In Right-Sided Heart Failure, the right ventricle’s pumping mechanism of the heart is affected. Because of this dysfunction, the blood that is supposed to travel to the pulmonary system has the tendency to back flow, bypassing the pulmonic valve, into the other parts of the body, resulting into congestion. Systemic congestion may occur in the liver, digestive tracts and the lower limbs. The main manifestation to every organ is edema or the pooling of fluids on an area.

The causes of Right-Sided Heart Failure involve primarily Left-Sided Heart Failure. In fact, it is deemed to be the sequelae of Left-Sided Heart Failure. COPD or the Chronic Obstructive Pulmonary Diseases such as Chronic Bronchitis and Emphysema can lead to right-sided heart failure. Additional causes are clots in the pulmonary artery, congenital heart disorders, heart valve disease and pulmonary hypertension.

What are Congestive Heart Failure Symptoms?

The increase in venous pressure will result to neck vein distention or  JVD (Jugular Vein Distention) and an increase in the hydrostatic pressure in the whole venous system. The clinical symptoms may include dependent edema or lower extremities edema,enlargement of the liver (hepatomegaly), accumulation of fluids in the peritoneal cavities (ascites), nausea, anorexiaweight gain and weakness.

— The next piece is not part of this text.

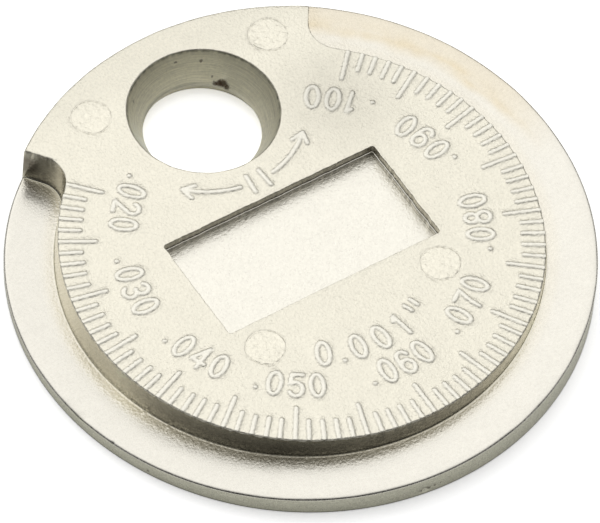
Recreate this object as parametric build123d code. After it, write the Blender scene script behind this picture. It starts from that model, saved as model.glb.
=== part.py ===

Edema is common on the ankles and feet and is aggravated when the patient dangles the legs or stands. Elevation of the legs can alleviate it. Edema can develop from the legs up to the thigh and even up to the external genitalia and lower abdominal trunk. Measuring the patient’s abdominal girth can be used as evidence for abdominal edema. Pitting edema may also be present. To check for it, press the patient’s skin and if indention appear, that is pitting edema.

Swelling and tenderness detected in the right upper quadrant of the abdomen are indications of liver enlargement. The raised amount of pressure may hinder the function of the liver. As this condition worsens, ascites may form due to the increase of pressure within the portal vessels that force fluids into the peritoneum of the abdominal cavity. Ascites may produce an increase on the abdominal pressure affecting various organs of the gastrointestinal tract.

Weight loss, nausea, anorexia and abdominal pain may be an outcome of venous stasis and venous engorgement within the abdominal organs. Reduced cardiac output can lead to weakness, inadequate elimination of catabolic wastes and impaired circulation.

How is Congestive Heart Disease Diagnosed?

The diagnosis of heart failure is composed of a series of tests and physical examinations. It also includes identifying diseases that may run in the patient’s family and lead to heart failure. These procedures are essential in confirming if the patient really has heart failure as Congestive Heart Failure Symptoms may mimic other diseases. Physical examination may involve listening to the patient’s heart and lung sounds; assessment of the extremities, abdomen and jugular vein for edema; and other symptoms that may indicate the presence of heart failure.

After assessing the patient for the indentified symptoms of the disease, the physician may recommend a series of diagnostic tests. There can be no single diagnostic test to confirm heart failure. It may include EKG or Electrocardiogram, Chest X-ray, BNP Blood test, Echocardiography, Doppler ultrasound, Holter monitoring, Nuclear heart scan, Cardiac catheterization, Coronary angiography, Stress Test, Cardiac MRI and Thyroid Function Test (See: Thyroid symptoms).

What are the Treatments for Congestive Heart Failure Symptoms?

Congestive Heart Diseases require regular and frequent monitoring. It entails the health care provider to observe the patient during the course of treatment and to be able to control the Congestive Heart Failure Symptoms, reduce the workload of the heart and improve its functions. The treatment for this condition may incorporate lifestyle modifications, heart transplant, bypass surgeries and medications such as ACE inhibitors, ARBs (Angiotensin II Receptor Blockers), Beta-blockers, Diuretics, Calcium Channel Blockers. and other Inotropics such as Hydralazine, Isosorbide dinitrate and Digitalis.